Assessment of isotope exchange methodology to determine the sorption coefficient and isotopically exchangeable concentration of selenium in soils and sediments

Isotope exchange methodology is invaluable to determine the solution-solid-phase distribution (K-d) and isotopically exchangeable concentration (E value) of elements in soils and sediments. This work examined the use of species-specific stable isotope exchange techniques to determine the K-d and E value of selenium (Se), as selenite (SeO3) and selenate (SeO4), in nine soils and sediments varying in concentration and source of Se. High-performance liquid chromatography-inductively coupled plasma-mass spectrometry (HPLC-ICP-MS) was used to quantify the isotope (e.g., Se-76, Se-78, Se-80, and Se-82) concentrations of the soluble Se oxyanions. The two Se oxyanions were detected in the solution phase of all of the soils and sediments.

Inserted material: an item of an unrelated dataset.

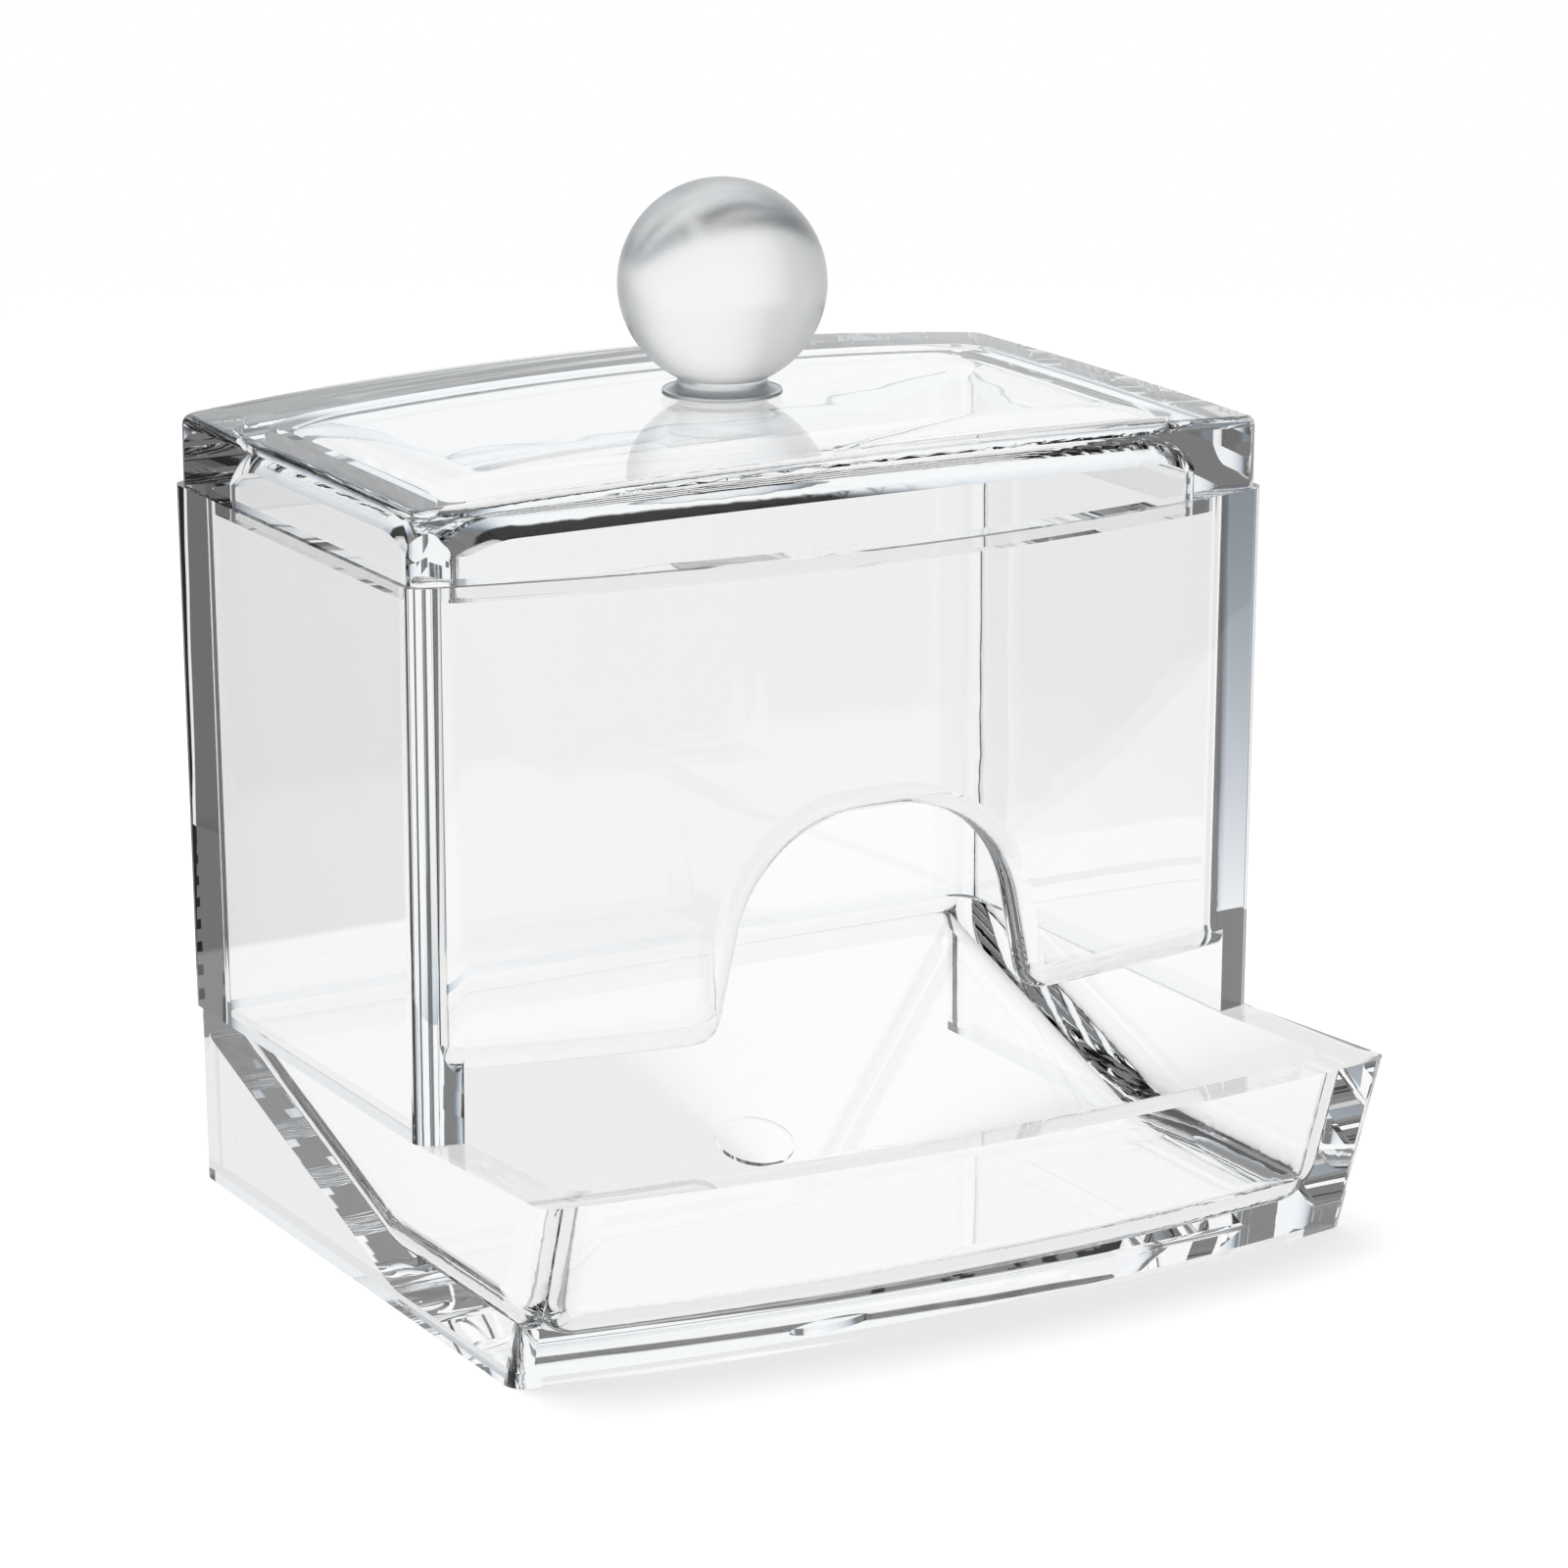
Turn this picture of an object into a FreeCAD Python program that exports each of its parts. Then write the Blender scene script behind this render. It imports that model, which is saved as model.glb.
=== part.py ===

However, upon spiking the suspensions with stable isotope-labeled (SeO3)-Se-78 and (SeO4)-Se-76, it was observed that isotope self-exchange was insignificant to the derivation of Se oxyanion K-d and E values during 24 h (and up to 120 h in four of the samples). These results demonstrate that valid determinations of the E value of Se necessitate that the Se oxyanions are speciated in solution. This is clearly evident for these soils and sediments where it was observed that the E values of SeO3 and SeO4 represented, respectively, 5-97% and 3-95% of the total Se E value.